For weeks they walked through those hills—blank-faced—with their weapons, carrying only what they needed, learning, despite the discomfort or because of it, where to put their feet, how to conserve their strength, what path to pick, how to follow a map. They got used to going for days with only ten-minute naps. There were no concessions for the weather, the land, or the men, but on night maneuvers those troopers classified as weak swimmers were allowed to put two pieces of luminescent tape on the back of their caps instead of one.

All the time the class grew smaller. You could quit any time. Just walk away. Once on patrol, though, all the options were gone. In a world that had once been full of possibilities there was only one left—finishing. For those who stayed, a certain pride and comradeship grew. Not the group kind at jump school, but an individual respect and reliance. There weren’t enough troops there to hold any one man up, and only one trooper could bring the whole thing down on everyone else’s head. So they moved carefully through the Georgia hills, five-, six-man patrols, watching each other and learning each other’s weaknesses and strengths, supporting where they could, helping if they had to.

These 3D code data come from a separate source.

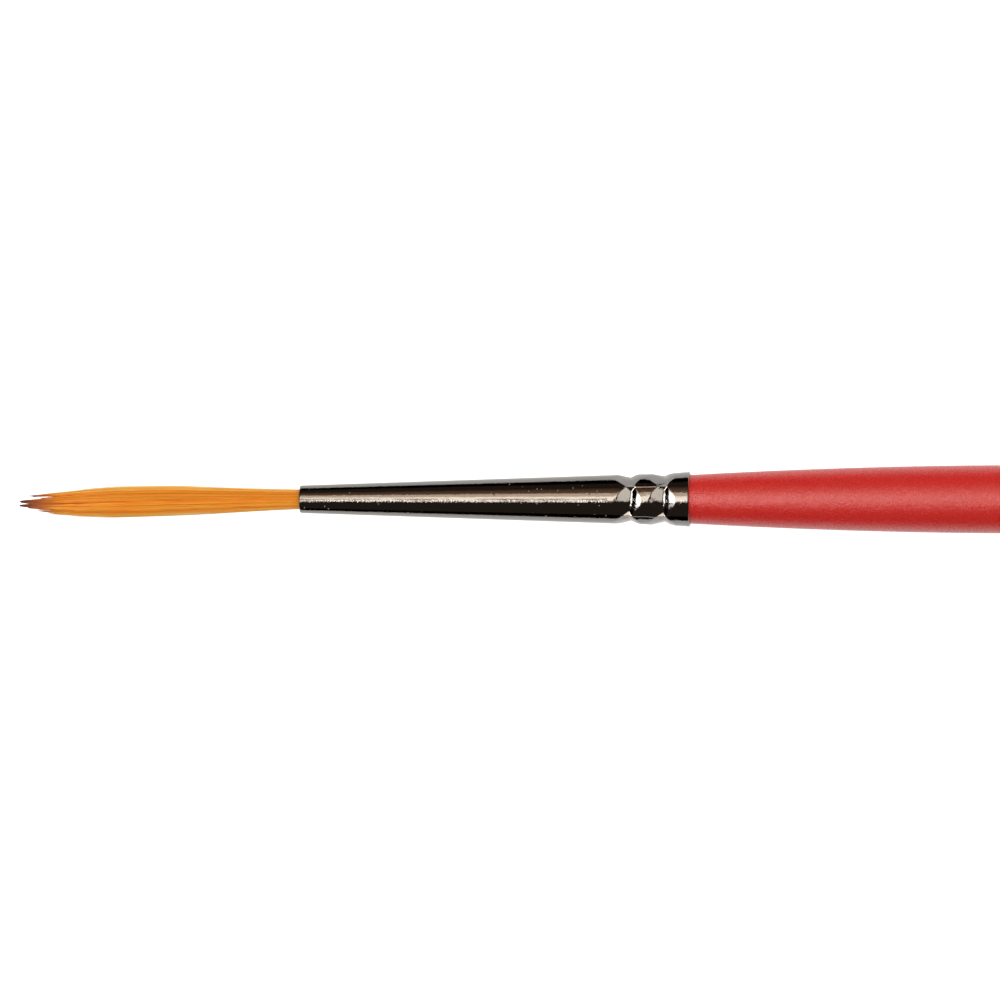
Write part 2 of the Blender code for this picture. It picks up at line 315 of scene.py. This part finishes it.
class Recipe:
    """A material being built: nodes are added by type, with their inputs given by name."""

    def __init__(self, name):
        self.material = bpy.data.materials.new(name)
        self.material.use_nodes = True
        self.tree = self.material.node_tree
        self.shader = self.tree.nodes["Principled BSDF"]
        self.places = self.node("ShaderNodeTexCoord").outputs["Object"]

    def node(self, kind, settings=None, **inputs):
        made = self.tree.nodes.new(kind)
        for key, value in (settings or {}).items():
            setattr(made, key, value)
        for key, value in inputs.items():
            self.give(made.inputs[key.replace("_", " ")], value)
        return made

    def give(self, socket, value):
        if isinstance(value, bpy.types.NodeSocket):
            self.tree.links.new(value, socket)
        else:
            socket.default_value = value

    def stretched(self, scale):
        """Object coordinates in millimetres, each multiplied by its own scale."""
        per_mm = tuple(s / MM for s in scale)
        return self.node("ShaderNodeMapping", Vector=self.places, Scale=per_mm).outputs["Vector"]

    def noise(self, scale, detail=3.0, roughness=0.5):
        vector = self.stretched(scale)
        wanted = {"Vector": vector, "Scale": 1.0, "Detail": detail, "Roughness": roughness}
        return self.node("ShaderNodeTexNoise", **wanted).outputs["Fac"]

    def dots(self, scale, size):
        """1 at the middle of scattered dots, falling to 0 at size from it, in cells of a Voronoi pattern."""
        vector = self.stretched(scale)
        cells = self.node("ShaderNodeTexVoronoi", Vector=vector, Scale=1.0)
        return self.ranged(cells.outputs["Distance"], 0.0, size, 1.0, 0.0)

    def ranged(self, value, low, high, to_low, to_high):
        made = self.node("ShaderNodeMapRange", {"interpolation_type": "SMOOTHSTEP"}, Value=value)
        for key, number in (("From Min", low), ("From Max", high), ("To Min", to_low), ("To Max", to_high)):
            made.inputs[key].default_value = number
        return made.outputs["Result"]

    def math(self, operation, first, second):
        made = self.node("ShaderNodeMath", {"operation": operation})
        self.give(made.inputs[0], first)
        self.give(made.inputs[1], second)
        return made.outputs["Value"]

    def mixed(self, factor, first, second):
        made = self.node("ShaderNodeMix", {"data_type": "RGBA"})
        self.give(made.inputs["Factor"], factor)
        for key, colour in (("A", first), ("B", second)):
            linked = isinstance(colour, bpy.types.NodeSocket)
            self.give(made.inputs[key], colour if linked else (*colour, 1.0))
        return made.outputs["Result"]

    def raised(self, height, distance, normal=None):
        """A normal bent by a height from 0 to 1, where distance is its depth in millimetres."""
        made = self.node("ShaderNodeBump", Height=height, Distance=distance * MM)
        if normal is not None:
            self.give(made.inputs["Normal"], normal)
        return made.outputs["Normal"]

    def finish(self, **inputs):
        for key, value in inputs.items():
            self.give(self.shader.inputs[key.replace("_", " ")], value)
        return self.material


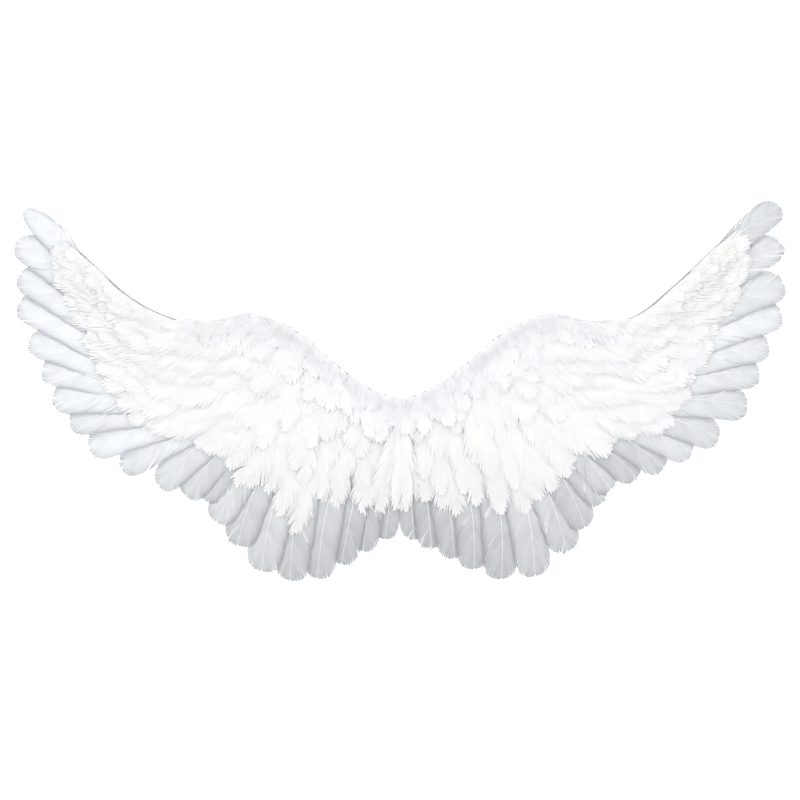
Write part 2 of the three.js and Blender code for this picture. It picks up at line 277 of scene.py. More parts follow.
def normals_to(points):
    along = np.gradient(points, axis=0)
    along /= np.linalg.norm(along, axis=1, keepdims=True)
    return np.stack([-along[:, 1], along[:, 0]], 1)


def felt_sheet():
    """The felt from its front to its rear face, slightly wavy and drawn in along the sewn lines."""
    rng = np.random.default_rng(11)
    edge = both_wings("edge", FELT_COLUMNS)
    hem = both_wings("hem", FELT_COLUMNS)
    top = edge - normals_to(edge) * EDGE_INSET
    cut = hem + rng.normal(0, HEM_ROUGHNESS, hem.shape)
    beside = [line + step for line in SEWN_LINES for step in ROWS_BESIDE]
    share = np.unique(np.concatenate([np.linspace(0, 1, FELT_ROWS), beside]))[:, None, None]
    plane = top * (1 - share) + cut * share
    x, z = plane[..., 0], plane[..., 1]
    wave = WAVE_HEIGHT * np.sin(x * 71 + z * 40) * np.sin(z * 83 - x * 23) * np.sin(np.pi * share[..., 0])
    pucker = sum(np.exp(-(((share[..., 0] - line) / PUCKER_WIDTH) ** 2)) for line in SEWN_LINES)
    pucker = PUCKER_DEPTH * pucker * (0.8 + 0.2 * np.sin(x * 420) * np.sin(x * 133 + z * 90))
    front = swept(plane, -0.0002 + np.minimum(wave, 0)).reshape(-1, 3)
    rear = swept(plane, -FELT_THICKNESS + 0.0002 + pucker - wave * 0.5).reshape(-1, 3)
    rows = len(share)
    sheet = grid_faces(rows, FELT_COLUMNS)
    total = len(front)
    order = np.arange(total).reshape(rows, FELT_COLUMNS)
    rim = np.concatenate([order[0, :-1], order[:-1, -1], order[-1, :0:-1], order[:0:-1, 0]])
    ahead = np.roll(rim, -1)
    behind = ahead + total
    walls = np.vstack([np.stack([rim, rim + total, behind], 1), np.stack([rim, behind, ahead], 1)])
    corners = np.vstack([front, rear])
    faces = np.vstack([outward(front, sheet), sheet + total, walls])
    uv = corners[:, [0, 2]]
    return {"corners": corners, "faces": faces, "uv": uv, "marks": {}}


felt_material, felt, tree = new_material("needle felt", {"Roughness": 0.95, "Sheen Weight": 0.25})
spot = tree.node("ShaderNodeTexCoord", {}, {}, out=3)
fibres = spot.scaled(1, 1, 2.4).noise(900, 3, 0.7)
clouds = spot.noise(26, 2)
feed(felt, "Base Color", (fibres * 0.7 + clouds * 0.3).mixed((0.42, 0.42, 0.41), (0.83, 0.83, 0.82)))
feed(felt, "Normal", bumped(fibres + spot.noise(260, 2) * 0.6, 0.7, 0.0009))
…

They finished their patrolling techniques with a four-day sweep that ended up taking them into a windswept canyon where, frozen and wet, they edged themselves across slippery planks hanging sixty feet above rock-filled river beds. Two left after that, but even they had to cross the canyon to get out. Macabe felt like some kind of survivor. The future—any future—no longer seemed so worrisome.

After that last patrol the class was taken back to Benning. Macabe sat, hunched over in the back of the truck, grimly watching the hills recede. Climbing down at Benning, they were given six hours to clean up, get a steak, and get back to go to the mountains. Most went to town, but Macabe stayed by himself. He took a long, hot shower and went off to eat alone.

In the mountains, they camped high up where it was still winter, despite the fact that it was already almost April in the valleys. There were large patches of snow on the ground, and all the night temperatures were below freezing. The emphasis was not so much on working, as it was on learning the mountains. After Benning and the hills, it was almost leisurely. It was a sort of graduate school. There were field seminars on techniques, situations, execution, on administration logistics, command and signal, with the class standing around in their parkas, cradling their weapons while they listened. They learned how to repel down a cliff and advance, how to use grapples and pitons—in short, how to function in the mountains.